START Source data
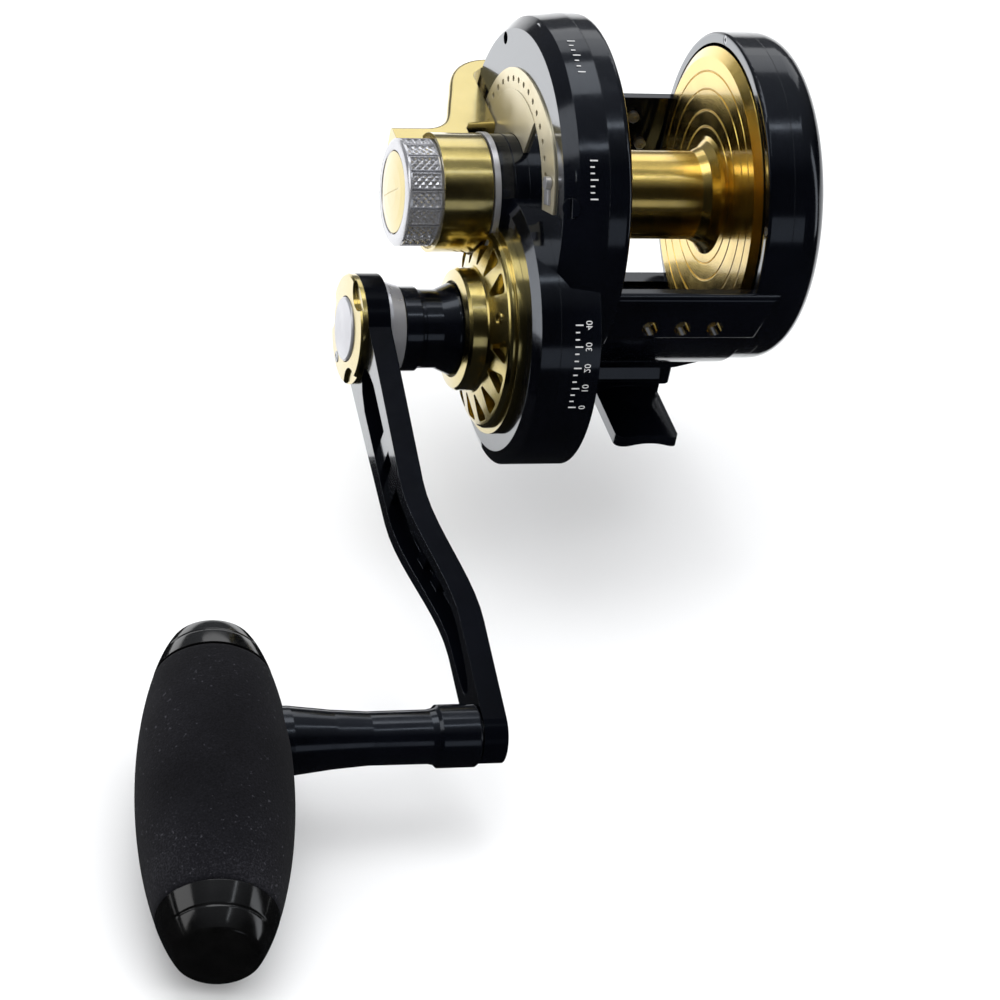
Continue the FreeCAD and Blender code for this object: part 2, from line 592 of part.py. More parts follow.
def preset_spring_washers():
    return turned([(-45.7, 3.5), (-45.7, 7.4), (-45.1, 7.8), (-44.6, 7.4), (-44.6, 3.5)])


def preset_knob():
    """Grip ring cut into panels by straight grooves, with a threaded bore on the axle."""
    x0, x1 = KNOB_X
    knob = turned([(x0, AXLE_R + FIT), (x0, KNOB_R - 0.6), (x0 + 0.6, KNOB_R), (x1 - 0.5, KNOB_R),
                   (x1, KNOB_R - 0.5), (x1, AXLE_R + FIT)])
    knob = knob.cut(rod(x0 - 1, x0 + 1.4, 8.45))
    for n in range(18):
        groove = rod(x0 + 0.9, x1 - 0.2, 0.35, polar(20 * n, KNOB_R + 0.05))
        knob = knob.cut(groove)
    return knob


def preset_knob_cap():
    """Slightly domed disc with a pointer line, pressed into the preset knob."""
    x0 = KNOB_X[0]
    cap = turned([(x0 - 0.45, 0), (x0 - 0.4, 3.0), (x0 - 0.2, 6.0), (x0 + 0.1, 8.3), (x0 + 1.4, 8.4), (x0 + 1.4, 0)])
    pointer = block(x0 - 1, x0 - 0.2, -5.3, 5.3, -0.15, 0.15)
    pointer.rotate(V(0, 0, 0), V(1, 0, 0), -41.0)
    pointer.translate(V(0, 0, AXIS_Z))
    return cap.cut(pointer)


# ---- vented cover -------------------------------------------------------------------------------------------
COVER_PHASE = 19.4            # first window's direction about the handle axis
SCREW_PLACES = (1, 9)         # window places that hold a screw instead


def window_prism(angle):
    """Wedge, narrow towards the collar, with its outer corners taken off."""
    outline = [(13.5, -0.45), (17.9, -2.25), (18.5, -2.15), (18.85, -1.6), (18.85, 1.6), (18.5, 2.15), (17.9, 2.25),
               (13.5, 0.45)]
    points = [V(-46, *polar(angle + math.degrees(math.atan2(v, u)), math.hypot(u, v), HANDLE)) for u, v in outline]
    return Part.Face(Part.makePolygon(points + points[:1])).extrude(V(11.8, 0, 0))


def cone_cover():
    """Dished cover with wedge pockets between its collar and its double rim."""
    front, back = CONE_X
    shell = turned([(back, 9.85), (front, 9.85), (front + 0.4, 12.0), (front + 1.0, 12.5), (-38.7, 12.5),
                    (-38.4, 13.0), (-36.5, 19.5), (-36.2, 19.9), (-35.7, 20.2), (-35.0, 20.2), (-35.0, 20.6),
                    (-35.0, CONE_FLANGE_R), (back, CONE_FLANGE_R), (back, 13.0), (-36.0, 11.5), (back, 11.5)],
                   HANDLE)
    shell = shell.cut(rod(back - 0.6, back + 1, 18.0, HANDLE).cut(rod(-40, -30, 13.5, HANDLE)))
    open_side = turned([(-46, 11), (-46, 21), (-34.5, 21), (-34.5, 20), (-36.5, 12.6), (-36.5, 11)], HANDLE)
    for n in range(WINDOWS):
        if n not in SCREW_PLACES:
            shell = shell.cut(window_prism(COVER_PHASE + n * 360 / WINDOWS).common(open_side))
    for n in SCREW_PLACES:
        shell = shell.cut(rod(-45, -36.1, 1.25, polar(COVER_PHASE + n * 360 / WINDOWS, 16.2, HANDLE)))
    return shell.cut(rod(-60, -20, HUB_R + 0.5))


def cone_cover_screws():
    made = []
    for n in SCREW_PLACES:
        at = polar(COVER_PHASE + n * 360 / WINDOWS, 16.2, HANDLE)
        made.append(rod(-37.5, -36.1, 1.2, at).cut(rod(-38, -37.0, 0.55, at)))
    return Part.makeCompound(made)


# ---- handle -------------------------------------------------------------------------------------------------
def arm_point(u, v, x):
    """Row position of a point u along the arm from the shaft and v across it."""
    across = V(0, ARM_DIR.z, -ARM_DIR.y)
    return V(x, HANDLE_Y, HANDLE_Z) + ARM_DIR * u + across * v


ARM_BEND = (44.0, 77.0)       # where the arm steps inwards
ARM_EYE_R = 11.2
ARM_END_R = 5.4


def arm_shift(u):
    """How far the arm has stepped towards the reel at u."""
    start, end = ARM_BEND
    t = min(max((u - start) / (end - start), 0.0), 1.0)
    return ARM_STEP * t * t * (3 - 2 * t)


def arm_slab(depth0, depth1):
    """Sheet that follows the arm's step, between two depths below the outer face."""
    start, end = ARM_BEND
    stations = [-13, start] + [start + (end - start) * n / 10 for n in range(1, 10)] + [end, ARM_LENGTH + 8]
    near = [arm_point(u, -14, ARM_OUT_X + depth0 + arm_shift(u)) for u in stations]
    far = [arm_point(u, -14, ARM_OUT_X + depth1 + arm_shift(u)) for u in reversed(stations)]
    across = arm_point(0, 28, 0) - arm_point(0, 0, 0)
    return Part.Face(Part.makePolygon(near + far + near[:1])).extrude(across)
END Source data
## What to produce:
Set down each line of the material verbatim, from the first line through the line that contains "return knob".

## Answer:
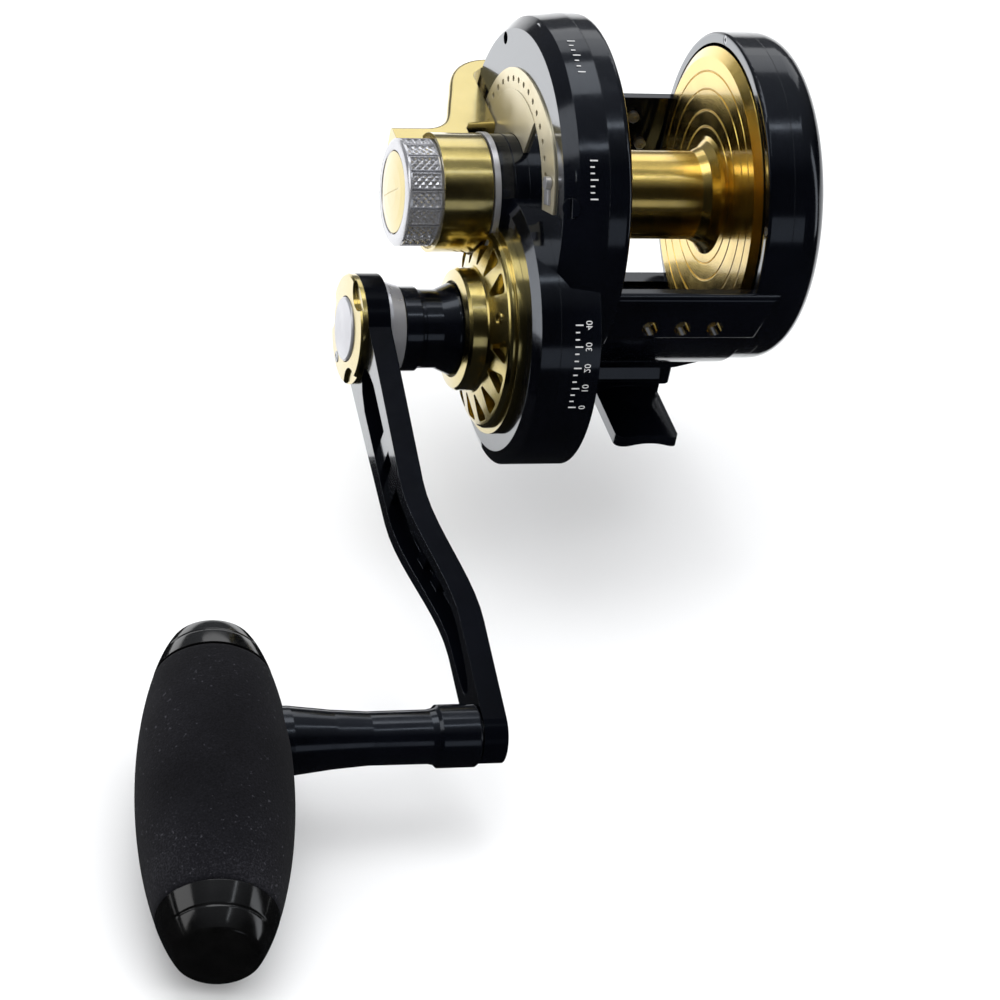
Continue the FreeCAD and Blender code for this object: part 2, from line 592 of part.py. More parts follow.
def preset_spring_washers():
    return turned([(-45.7, 3.5), (-45.7, 7.4), (-45.1, 7.8), (-44.6, 7.4), (-44.6, 3.5)])


def preset_knob():
    """Grip ring cut into panels by straight grooves, with a threaded bore on the axle."""
    x0, x1 = KNOB_X
    knob = turned([(x0, AXLE_R + FIT), (x0, KNOB_R - 0.6), (x0 + 0.6, KNOB_R), (x1 - 0.5, KNOB_R),
                   (x1, KNOB_R - 0.5), (x1, AXLE_R + FIT)])
    knob = knob.cut(rod(x0 - 1, x0 + 1.4, 8.45))
    for n in range(18):
        groove = rod(x0 + 0.9, x1 - 0.2, 0.35, polar(20 * n, KNOB_R + 0.05))
        knob = knob.cut(groove)
    return knob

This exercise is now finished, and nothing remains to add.